The idea of CDC is to allow the sharing of risk amongst scheme members.  One of the fundamental problems of defined contribution pensions for the individual is that the risk is so stark.  If you retire the week that the stock market crashes and gilt yields fall, your pension income is forever a lot smaller than the pension drawn by Steve, who worked next to you and retired a week earlier.  CDC tries to ameliorate this challenge by sharing the risk between the investors in the scheme.  So, Steve’s pension isn’t quite so good, so that there are funds to ensure that when you retire after the crash, your pension isn’t quite so bad.  The concept also allows pensions to fluctuate over time – if Steve and you and everyone else is living longer, the pensions for everyone can reduce, allowing the initial pension to be higher, as there is no guarantee of income level on offer.

It should be obvious from this why a CDC model is attractive to employers.  The intention is that the employer is not under any obligation to top up benefits – there is no deficit, no contribution schedule to negotiate, no reference in business accounts except in relation to the set contributions.  The employer simply makes the same contributions each year and it is up to the scheme to work out what that means for the pensions members receive.  Effectively, the business can provide its employees with something significantly better from a risk point of view than defined contribution, but with no extra costs or liabilities.

However, reality may be a little different.  The biggest challenge with CDC is the complexity of some of the concepts involved, which means that employees are often unclear about the terms, and may in any event forget the negatives in the future.  The Dutch model, on which CDC is allegedly based (although most Dutch pension experts can explain, at great length, why their system is very different), did allow benefits in payment to be reduced if asset values fell.  Following the financial crisis of 2007 onwards, the level of pensions in payment in some Dutch schemes did fall, causing some outrage from the pensioners, who had of course not remembered (or ever realised) that this might happen.

So, in practice, might CDC not in fact result in businesses being pressured to shore up the scheme when returns fall and costs rise?  A legal obligation is not the only reason that businesses make pay outs to employees and former employees, and reputation and employee relations could mean that such a scheme may cost dear.  Perhaps it is the uncertainty around this, more than anything else, which makes CDC unattractive whilst defined contribution is still available, with none of these risks attached.

In addition, the history of defined benefit schemes shows us that legal obligations can be imposed by governments – most defined benefit pension schemes were established to allow the business to decide unilaterally to make no further payments, but the last 20 years of legislation completely overrides that agreed legal position.  Similarly, governments might, in the future, impose obligations on business to fund CDC, and there can be no guarantee that they will not.

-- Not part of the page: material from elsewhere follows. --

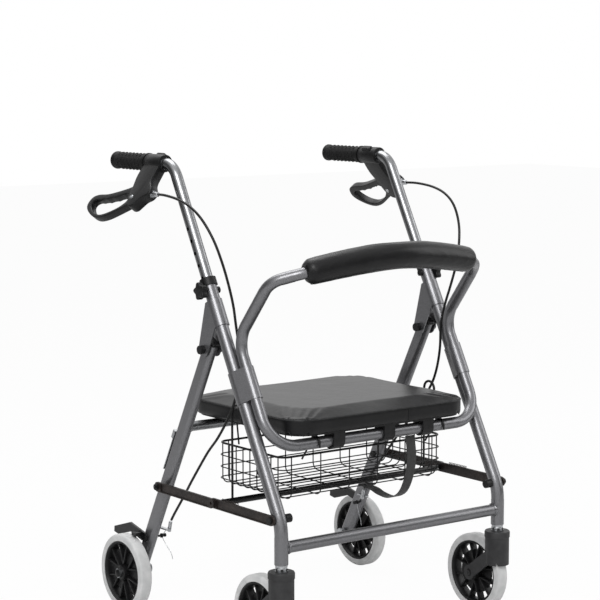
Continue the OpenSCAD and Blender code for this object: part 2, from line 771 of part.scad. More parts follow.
// Pedal lever, shoe and return arm that turn on a bolt through the rear leg's back
brake_pivot = [rear_y_at(150) + 4, 150];
module brake_arm() {
    x0 = -leg_x - rear_leg_t / 2 - 1 - 5;
    p = brake_pivot;
    color(DARK) {
        translate([x0, 0, 0]) rotate([90, 0, 90]) linear_extrude(5) union() {
            polygon([[p[0] - 6, p[1] - 7], [p[0] + 8, p[1] - 8], [226, 152], [272, 138], [288, 141], [287, 152],
                [230, 170], [p[0] - 2, p[1] + 8]]);
            translate(p) circle(9);
        }
        translate([x0 - 16, p[0] + 4, 2 * wheel_r - 0.2]) cube([17, 15, 7]);
    }
}

side("r") front_leg();  // front_leg_r
side("l") front_leg();  // front_leg_l
crossbar();
seat_loop();
saddle_brackets();
side("r") fold_bracket();  // fold_bracket_r
side("l") fold_bracket();  // fold_bracket_l
fold_bolts();
leg_collars();
height_bolts();
brace_front_bolts();
backrest_pad();
side("r") upper_cable();  // upper_cable_r
side("l") upper_cable();  // upper_cable_l
lift_bar();
lift_rods();
pull_strap();
basket();
front_hooks();
side("r") rear_leg();  // rear_leg_r
side("l") rear_leg();  // rear_leg_l
rear_rail();
basket_hooks();
side("r") lower_cable();  // lower_cable_r
side("l") lower_cable();  // lower_cable_l
cable_adjusters();
rear_axles();
brace_rear_bolts();
latch();
side("r") brace_front();  // brace_front_r
side("l") brace_front();  // brace_front_l
brace_pins();
brace_springs();
side("r") brace_rear();  // brace_rear_r
side("l") brace_rear();  // brace_rear_l
seat_board();
seat_pad();
seat_clips();
side("r") handle_tube();  // handle_tube_r
side("l") handle_tube();  // handle_tube_l
side("r") grip();  // grip_r
side("l") grip();  // grip_l
side("r") brake_housing();  // brake_housing_r
side("l") brake_housing();  // brake_housing_l
side("r") brake_lever();  // brake_lever_r
side("l") brake_lever();  // brake_lever_l
side("r") star_knob();  // star_knob_r
side("l") star_knob();  // star_knob_l
side("r") caster_fork();  // caster_fork_r
side("l") caster_fork();  // caster_fork_l
side("r") rim_at(-leg_x, caster_y, 2 * fork_in - 2);  // caster_rim_r
side("l") rim_at(-leg_x, caster_y, 2 * fork_in - 2);  // caster_rim_l
side("r") tyre_at(-leg_x, caster_y);  // caster_tyre_r
side("l") tyre_at(-leg_x, caster_y);  // caster_tyre_l
side("r") rim_at(-leg_x - rear_wheel_out, axle_y, tyre_w + 4);  // rear_rim_r
side("l") rim_at(-leg_x - rear_wheel_out, axle_y, tyre_w + 4);  // rear_rim_l
side("r") tyre_at(-leg_x - rear_wheel_out, axle_y);  // rear_tyre_r
side("l") tyre_at(-leg_x - rear_wheel_out, axle_y);  // rear_tyre_l
side("r") brake_arm();  // brake_arm_r
side("l") brake_arm();  // brake_arm_l
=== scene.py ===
import math

import bmesh
import bpy
from mathutils import Matrix, Vector


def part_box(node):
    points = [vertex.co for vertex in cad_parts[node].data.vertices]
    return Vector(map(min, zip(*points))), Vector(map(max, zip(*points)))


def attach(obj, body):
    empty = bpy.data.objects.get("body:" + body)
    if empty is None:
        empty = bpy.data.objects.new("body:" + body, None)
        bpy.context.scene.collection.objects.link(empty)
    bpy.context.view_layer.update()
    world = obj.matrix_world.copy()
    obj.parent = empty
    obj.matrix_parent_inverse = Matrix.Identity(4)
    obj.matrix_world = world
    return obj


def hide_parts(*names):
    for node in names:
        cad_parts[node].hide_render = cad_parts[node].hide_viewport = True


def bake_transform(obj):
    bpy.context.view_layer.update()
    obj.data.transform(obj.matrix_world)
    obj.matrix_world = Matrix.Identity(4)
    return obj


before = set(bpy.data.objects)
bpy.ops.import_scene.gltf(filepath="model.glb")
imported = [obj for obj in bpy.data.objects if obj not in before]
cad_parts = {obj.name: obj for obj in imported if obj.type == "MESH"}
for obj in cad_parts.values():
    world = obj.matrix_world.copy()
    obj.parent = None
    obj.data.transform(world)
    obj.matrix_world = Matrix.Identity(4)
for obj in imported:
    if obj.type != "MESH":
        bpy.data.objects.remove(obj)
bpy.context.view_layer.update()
scene = bpy.context.scene

# Camera: a long lens at chest height, off the walker's right front corner.
aim = Vector((0, 0.036, 0.6117))
away = Vector((-0.5988, -0.7918, 0.1201)).normalized()
camera_data = bpy.data.cameras.new("camera")
camera_data.lens = 120
camera_data.sensor_width = 36
camera = bpy.data.objects.new("camera", camera_data)
scene.collection.objects.link(camera)
camera.location = aim + away * 3.92
camera.rotation_euler = away.to_track_quat("Z", "Y").to_euler()
scene.camera = camera


# Frame tubes: bent steel tube, powder coated in a satin metallic grey. The coat melts into a
# faint orange peel about a millimetre across, with fine bright flakes in it.
def linear(colour):
    parts = [int(colour[i:i + 2], 16) / 255 for i in (1, 3, 5)]
    return [c / 12.92 if c <= 0.04045 else ((c + 0.055) / 1.055) ** 2.4 for c in parts] + [1]


def add(tree, kind, inputs=None, **settings):
    made = tree.nodes.new(kind)
    for key, value in settings.items():
        setattr(made, key, value)
    for key, value in (inputs or {}).items():
        if isinstance(value, bpy.types.NodeSocket):
            tree.links.new(value, made.inputs[key])
        else:
            made.inputs[key].default_value = value
    return made


def material(name, colour, roughness, metallic=0.0, **shader_values):
    made = bpy.data.materials.new(name)
    made.use_nodes = True
    tree = made.node_tree
    shader = tree.nodes["Principled BSDF"]
    shader.inputs["Base Color"].default_value = linear(colour)
    shader.inputs["Roughness"].default_value = roughness
    shader.inputs["Metallic"].default_value = metallic
    for key, value in shader_values.items():
        shader.inputs[key.replace("_", " ")].default_value = value
    return made, tree, shader, add(tree, "ShaderNodeTexCoord").outputs["Object"]


def mottled(tree, shader, place, size, dark, light, low=0.35, high=0.65, detail=3.0):
    """Colour that drifts between two near shades over patches of this size in metres."""
    noise = add(tree, "ShaderNodeTexNoise", {"Vector": place, "Scale": 1 / size, "Detail": detail})
    ramp = add(tree, "ShaderNodeValToRGB", {"Fac": noise.outputs["Fac"]})
    for stop, at, colour in zip(ramp.color_ramp.elements, (low, high), (dark, light)):
        stop.position = at
        stop.color = linear(colour)
    tree.links.new(ramp.outputs["Color"], shader.inputs["Base Color"])
    return noise


def bumped(tree, shader, height, depth, strength=1.0):
    """Relief of this depth in metres from a height between 0 and 1."""
    bump = add(tree, "ShaderNodeBump", {"Height": height, "Distance": depth, "Strength": strength})
    tree.links.new(bump.outputs["Normal"], shader.inputs["Normal"])
    return bump


powder_coat, tree, shader, place = material("satin_grey_powder_coat", "#7b7b7d", 0.3, 0.75)
mottled(tree, shader, place, 0.0016, "#717173", "#868689")
peel = add(tree, "ShaderNodeTexNoise", {"Vector": place, "Scale": 1 / 0.0022, "Detail": 2.0})
bumped(tree, shader, peel.outputs["Fac"], 0.0001, 0.25)


def dress(finish, slot_name, *nodes):
    """Gives CAD nodes their finish."""
    for name in nodes:
        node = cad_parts[name]
        node.data.materials.clear()
        node.data.materials.append(finish)


dress(powder_coat, "frame", "front_leg_r", "front_leg_l", "crossbar", "seat_loop", "saddle_brackets",
      "fold_bracket_r", "fold_bracket_l", "rear_leg_r", "rear_leg_l")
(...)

So, in the future, how would a business feel about buying a target with a CDC scheme? It would clearly not involve taking on the liability intrinsic to a target with a defined benefit scheme, but there could be future compulsion to contribute, either because of employee relations pressures or even changes to legislation, and such risk, though less certain, is less quantifiable.  If there is a move towards CDC, this could add more questions and less certainty for an acquirer, unable to be sure if the target has quite the same lack of obligation that it would with a straight defined contribution scheme.

At present, CDC not expected soon, if at all.  Our present regulatory system does not allow for it, until and unless government brings it into force.  If they do, that won’t require CDC to be used and it is unlikely to be popular.  That said, the government has used the automatic enrolment legislation to improve standards in defined contribution schemes and it is always possible for this to be used to force employers to use CDC at some point in the future.  All this remains speculative – the fact that the select committee is looking at this does not necessarily note any change in government policy, and any future for CDC is several years away at least, for which finance directors may, in the end, be rather grateful.

Rosalind Connor is a Partner at ARC Pensions Law LLP.